Every IKEA franchisee pays Inter IKEA Systems B.V. an annual fee of 3% of net sales in exchange for the right to use the trademarks and the retail system. That one line produced EUR 1.32 billion for Inter IKEA Group in FY25.
Now compare the effort behind it. Inter IKEA's wholesale operation sold EUR 24.86 billion of goods and ran a gross margin of 14.2%, down from 16.0% the year before, as tariffs and commodity costs pushed sourcing prices up in the back half of the year. Moving furniture is a grinding, low-margin business.
The franchise fee has almost no cost of goods sitting against it.
Total Inter IKEA revenue came to EUR 26.31 billion in FY25, with net income of EUR 1.5 billion, down from EUR 2.2 billion a year earlier on weaker operating income and less interest earned on cash. The group paid EUR 415 million in income taxes, an effective rate of 21.3%.
The pattern generalizes far beyond furniture. In almost any franchise system, the entity that owns the brand earns a cleaner, more durable margin than the entity that runs the stores. Own the toll booth, not the truck.
Where the profit goes
Ingka's profits have exactly two destinations. In FY25, 85% was reinvested into the business and 15% was paid as a dividend to INGKA Foundation, which in turn funds the IKEA Foundation, a grant-making charity working on poverty and climate.
Not one euro reaches a private shareholder. There is no share to hold.
Ingvar Kamprad designed it this way deliberately. A foundation cannot be bought. There is no register of holders to accumulate, no board seat to win by buying stock, and no activist campaign to run. Ingka's own description of the advantage is that it can "think in generations, not quarters."
The edge is real, and so is its price. No public listing means no external equity capital, no acquisition currency, and no market price telling management when it is wrong. IKEA retail sales actually fell 1.6% in FY25 even as the number of items sold rose 1.6%, because the company chose to cut prices into a weak consumer. A public retailer with a quarterly earnings call would have found that decision much harder to make.
Which of those two systems is better is a genuine argument. But it settles the practical question: there is no IKEA ticker, and the structure is built so there will not be one.
What you can buy instead
The closest listed comparison is Williams-Sonoma, which does what IKEA does in the premium tier: control the design, control the brand, control the channel. It carries a trailing P/E near 24 with a net margin around 13.8%, which is exceptional for furniture, and pays a dividend yielding roughly 1.2% at a payout ratio near 30%. The catch is the price of that quality. The stock trades at roughly 14 times book value.
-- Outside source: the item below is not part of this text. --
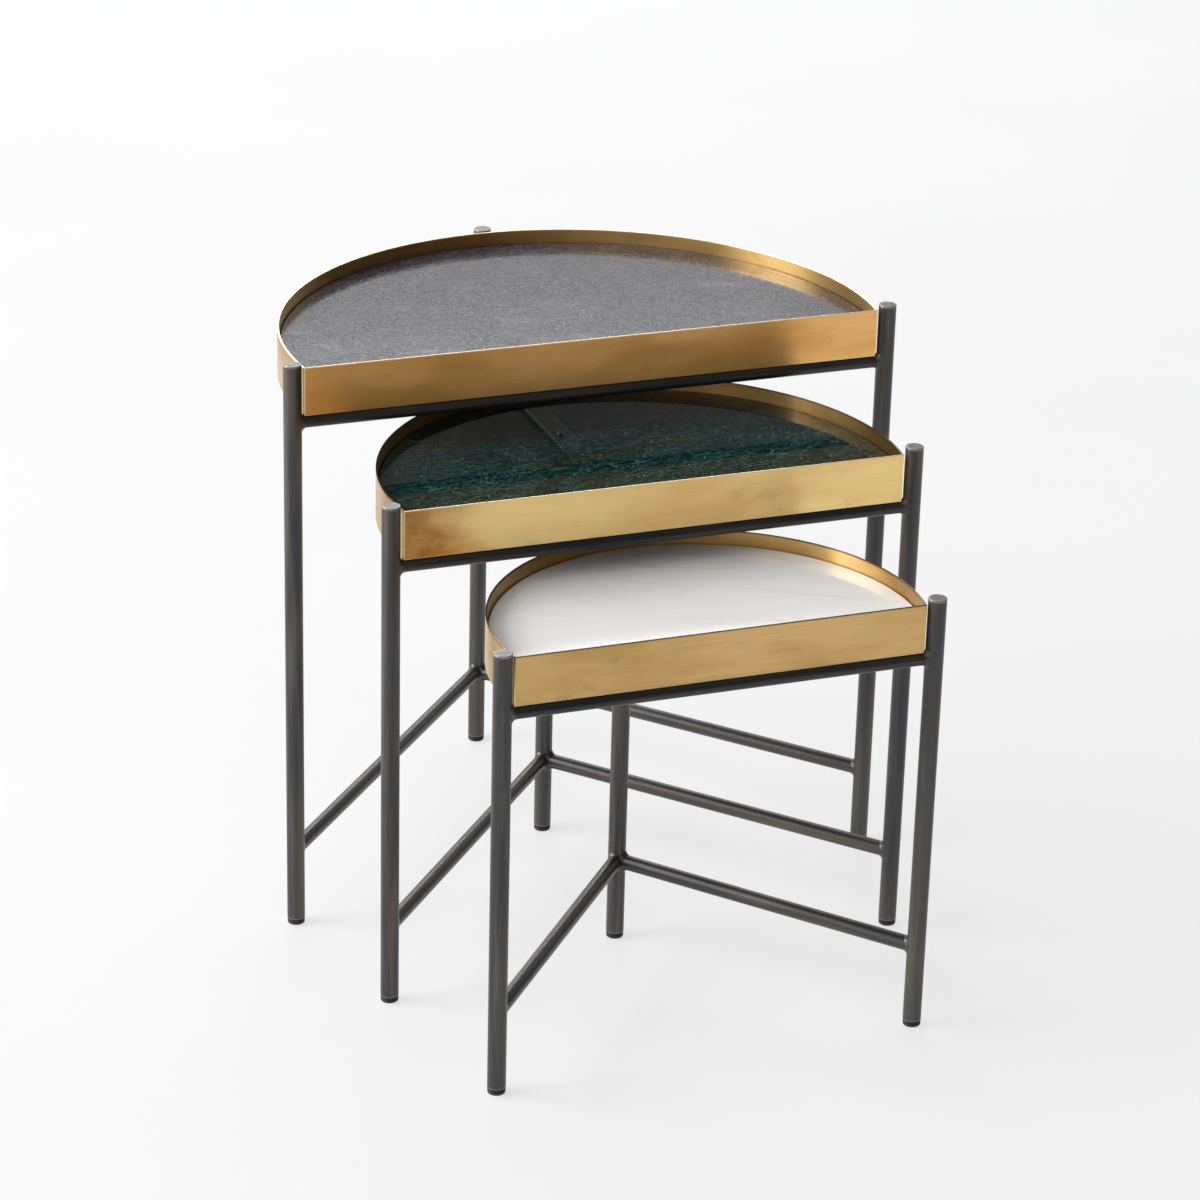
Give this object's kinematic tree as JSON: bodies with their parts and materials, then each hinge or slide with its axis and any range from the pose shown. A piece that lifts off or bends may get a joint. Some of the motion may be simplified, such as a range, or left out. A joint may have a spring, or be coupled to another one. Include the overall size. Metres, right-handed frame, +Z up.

RH is the leveraged version of the same idea. Trailing P/E near 34, no dividend, and a net margin of just 3.0%. The balance sheet is the story: interest coverage sits near 1.7 times, which leaves very little room if demand softens.
Wayfair is the asset-light opposite. It owns almost no inventory, turning stock more than 100 times a year, and trades under 1 times sales. It also has not been profitable over the trailing twelve months, with a net margin near negative 2.4% and negative shareholders' equity.
Two names most readers will not have screened deserve a look. La-Z-Boy trades at a trailing P/E near 16 and about 1.5 times book, yields roughly 2.4%, and holds cash worth close to a fifth of its share price with modest debt. MillerKnoll, the commercial furniture group, is the cheapest of the set on enterprise value to EBITDA at under 7 times, and yields around 3.5%, though it pays out roughly 83% of earnings to do it and carries more debt than equity.
For exposure to the same home-formation demand without single-name furniture risk, Home Depot and Lowe's are the scale plays, and Target sells home goods against IKEA directly in the value tier.
What to watch from here
The number that matters in this whole structure is the 3% fee, because it is charged on franchisee sales rather than franchisee profits. When retail sales fall, as they did in FY25, the fee falls with them automatically, which is exactly why Inter IKEA's franchise income slipped last year.
Watch what IKEA does with pricing next. It spent FY25 cutting prices to hold volume, and it could afford to because no shareholder was going to punish the margin hit. If listed competitors are forced to match that on a public earnings call, the pressure lands on the names above, not on the foundations.
That is the quiet advantage of having no owner. It is also the reason IKEA will never show up in your brokerage account.